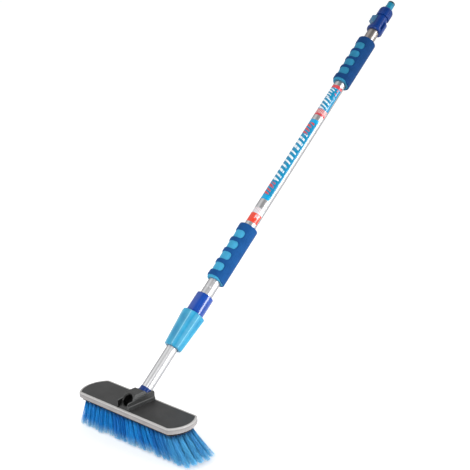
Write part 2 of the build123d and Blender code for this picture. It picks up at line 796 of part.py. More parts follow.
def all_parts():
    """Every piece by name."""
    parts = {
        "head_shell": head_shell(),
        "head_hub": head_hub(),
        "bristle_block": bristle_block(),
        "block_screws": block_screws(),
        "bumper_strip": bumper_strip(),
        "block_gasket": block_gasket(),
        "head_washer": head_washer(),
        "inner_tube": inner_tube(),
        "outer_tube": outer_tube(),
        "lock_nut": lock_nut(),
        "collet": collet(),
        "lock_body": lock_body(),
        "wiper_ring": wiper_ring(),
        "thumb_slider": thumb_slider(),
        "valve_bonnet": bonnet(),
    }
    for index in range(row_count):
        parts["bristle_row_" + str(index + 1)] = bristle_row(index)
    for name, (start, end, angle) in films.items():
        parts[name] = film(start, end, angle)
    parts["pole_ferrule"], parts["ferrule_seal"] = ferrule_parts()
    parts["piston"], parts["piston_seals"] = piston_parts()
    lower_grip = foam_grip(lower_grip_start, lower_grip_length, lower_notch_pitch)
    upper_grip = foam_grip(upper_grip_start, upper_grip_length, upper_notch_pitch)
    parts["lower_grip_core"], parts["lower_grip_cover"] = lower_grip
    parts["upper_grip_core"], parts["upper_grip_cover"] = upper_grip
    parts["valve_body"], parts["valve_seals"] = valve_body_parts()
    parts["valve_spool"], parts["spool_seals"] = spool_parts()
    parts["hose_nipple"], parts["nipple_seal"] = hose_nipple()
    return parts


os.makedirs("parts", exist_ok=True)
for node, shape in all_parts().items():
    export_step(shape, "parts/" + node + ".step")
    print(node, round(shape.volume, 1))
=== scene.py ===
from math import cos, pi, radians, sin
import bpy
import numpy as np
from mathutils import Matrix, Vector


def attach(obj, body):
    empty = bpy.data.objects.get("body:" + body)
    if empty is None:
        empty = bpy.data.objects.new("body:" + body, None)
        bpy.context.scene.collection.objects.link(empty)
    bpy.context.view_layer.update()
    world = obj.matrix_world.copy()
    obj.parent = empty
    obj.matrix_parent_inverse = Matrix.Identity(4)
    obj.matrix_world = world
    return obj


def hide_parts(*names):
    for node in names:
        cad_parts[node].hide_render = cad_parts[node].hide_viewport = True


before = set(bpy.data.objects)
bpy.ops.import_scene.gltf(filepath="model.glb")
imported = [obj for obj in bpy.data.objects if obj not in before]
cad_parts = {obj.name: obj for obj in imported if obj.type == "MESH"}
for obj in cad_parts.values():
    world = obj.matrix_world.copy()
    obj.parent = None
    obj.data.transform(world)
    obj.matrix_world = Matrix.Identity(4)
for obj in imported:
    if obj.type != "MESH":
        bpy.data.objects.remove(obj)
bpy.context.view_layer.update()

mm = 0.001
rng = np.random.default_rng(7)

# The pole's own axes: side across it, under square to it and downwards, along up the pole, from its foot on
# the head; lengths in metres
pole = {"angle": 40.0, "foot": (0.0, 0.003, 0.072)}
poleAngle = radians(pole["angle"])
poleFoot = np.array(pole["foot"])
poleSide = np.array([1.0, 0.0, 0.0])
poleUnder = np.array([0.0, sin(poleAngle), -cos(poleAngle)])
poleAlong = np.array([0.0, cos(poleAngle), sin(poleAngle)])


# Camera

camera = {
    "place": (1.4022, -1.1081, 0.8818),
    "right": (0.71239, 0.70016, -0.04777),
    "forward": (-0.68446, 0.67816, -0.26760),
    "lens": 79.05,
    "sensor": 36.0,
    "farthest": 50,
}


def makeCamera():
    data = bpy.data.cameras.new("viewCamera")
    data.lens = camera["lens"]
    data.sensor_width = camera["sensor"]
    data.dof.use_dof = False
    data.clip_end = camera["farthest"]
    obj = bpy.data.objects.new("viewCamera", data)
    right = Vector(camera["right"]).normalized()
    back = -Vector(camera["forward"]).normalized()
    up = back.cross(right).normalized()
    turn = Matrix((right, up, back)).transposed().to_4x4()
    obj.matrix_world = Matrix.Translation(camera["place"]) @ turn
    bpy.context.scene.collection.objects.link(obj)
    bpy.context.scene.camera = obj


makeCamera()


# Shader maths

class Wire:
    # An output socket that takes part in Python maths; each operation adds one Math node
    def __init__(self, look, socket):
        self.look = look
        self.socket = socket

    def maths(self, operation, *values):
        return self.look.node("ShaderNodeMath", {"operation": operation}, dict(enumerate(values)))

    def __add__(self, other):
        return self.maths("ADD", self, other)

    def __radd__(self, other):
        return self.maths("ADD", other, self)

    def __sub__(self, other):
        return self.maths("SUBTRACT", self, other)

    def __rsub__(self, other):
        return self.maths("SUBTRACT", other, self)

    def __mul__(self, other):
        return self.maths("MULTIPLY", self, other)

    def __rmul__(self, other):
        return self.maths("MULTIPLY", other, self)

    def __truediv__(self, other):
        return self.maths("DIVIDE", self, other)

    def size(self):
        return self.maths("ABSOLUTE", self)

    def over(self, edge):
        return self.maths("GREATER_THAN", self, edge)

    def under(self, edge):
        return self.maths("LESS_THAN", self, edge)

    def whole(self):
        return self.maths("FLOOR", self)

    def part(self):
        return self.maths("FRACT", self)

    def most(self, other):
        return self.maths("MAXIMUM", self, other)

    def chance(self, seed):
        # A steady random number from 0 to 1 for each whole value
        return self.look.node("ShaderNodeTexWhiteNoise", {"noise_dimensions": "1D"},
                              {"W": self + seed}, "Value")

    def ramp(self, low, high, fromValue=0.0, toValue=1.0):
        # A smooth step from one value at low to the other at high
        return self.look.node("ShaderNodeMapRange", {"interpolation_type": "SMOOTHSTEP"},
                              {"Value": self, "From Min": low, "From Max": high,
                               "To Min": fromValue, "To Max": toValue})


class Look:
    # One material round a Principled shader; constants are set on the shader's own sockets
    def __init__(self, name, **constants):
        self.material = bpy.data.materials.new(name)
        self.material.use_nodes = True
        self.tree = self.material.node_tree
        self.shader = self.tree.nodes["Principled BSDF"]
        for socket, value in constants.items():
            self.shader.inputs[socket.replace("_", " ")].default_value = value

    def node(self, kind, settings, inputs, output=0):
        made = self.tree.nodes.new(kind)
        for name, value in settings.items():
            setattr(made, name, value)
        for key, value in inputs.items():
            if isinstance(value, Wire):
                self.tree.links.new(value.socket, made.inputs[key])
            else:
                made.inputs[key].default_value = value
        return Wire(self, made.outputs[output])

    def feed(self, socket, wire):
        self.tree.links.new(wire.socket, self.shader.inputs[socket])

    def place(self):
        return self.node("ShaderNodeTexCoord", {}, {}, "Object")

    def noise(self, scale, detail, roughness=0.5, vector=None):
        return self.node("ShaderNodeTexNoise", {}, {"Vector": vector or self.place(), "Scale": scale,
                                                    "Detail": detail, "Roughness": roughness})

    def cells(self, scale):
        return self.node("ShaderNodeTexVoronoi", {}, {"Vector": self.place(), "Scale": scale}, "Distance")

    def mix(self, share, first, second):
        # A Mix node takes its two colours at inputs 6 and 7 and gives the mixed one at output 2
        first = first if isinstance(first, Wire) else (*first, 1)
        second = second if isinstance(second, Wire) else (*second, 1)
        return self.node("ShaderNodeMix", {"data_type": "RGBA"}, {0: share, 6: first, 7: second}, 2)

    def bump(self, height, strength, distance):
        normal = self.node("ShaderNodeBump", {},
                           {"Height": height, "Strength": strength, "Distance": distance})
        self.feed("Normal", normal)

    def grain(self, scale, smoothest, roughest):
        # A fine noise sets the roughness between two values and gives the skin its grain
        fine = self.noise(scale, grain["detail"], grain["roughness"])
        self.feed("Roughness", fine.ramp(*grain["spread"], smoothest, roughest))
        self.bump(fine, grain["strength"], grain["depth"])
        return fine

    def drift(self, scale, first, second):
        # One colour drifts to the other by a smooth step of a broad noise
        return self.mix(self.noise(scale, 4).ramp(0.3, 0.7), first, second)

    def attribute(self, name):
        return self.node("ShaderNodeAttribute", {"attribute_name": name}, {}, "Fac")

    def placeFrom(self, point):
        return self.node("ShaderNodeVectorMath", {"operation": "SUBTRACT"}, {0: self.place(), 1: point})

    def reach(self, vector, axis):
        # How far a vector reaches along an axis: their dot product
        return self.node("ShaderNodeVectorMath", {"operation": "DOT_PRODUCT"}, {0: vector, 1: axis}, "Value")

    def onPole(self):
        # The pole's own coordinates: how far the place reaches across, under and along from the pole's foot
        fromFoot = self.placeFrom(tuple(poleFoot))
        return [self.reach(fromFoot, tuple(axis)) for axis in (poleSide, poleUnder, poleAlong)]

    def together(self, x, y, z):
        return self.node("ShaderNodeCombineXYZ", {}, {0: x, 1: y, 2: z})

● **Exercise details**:
Reproduce the lines exactly, taking as the first line the one with "if empty is" and as the last line the one with "obj.matrix_parent_inverse = Matrix.Identity(4)", and include nothing else.

● **Full solution**:
    if empty is None:
        empty = bpy.data.objects.new("body:" + body, None)
        bpy.context.scene.collection.objects.link(empty)
    bpy.context.view_layer.update()
    world = obj.matrix_world.copy()
    obj.parent = empty
    obj.matrix_parent_inverse = Matrix.Identity(4)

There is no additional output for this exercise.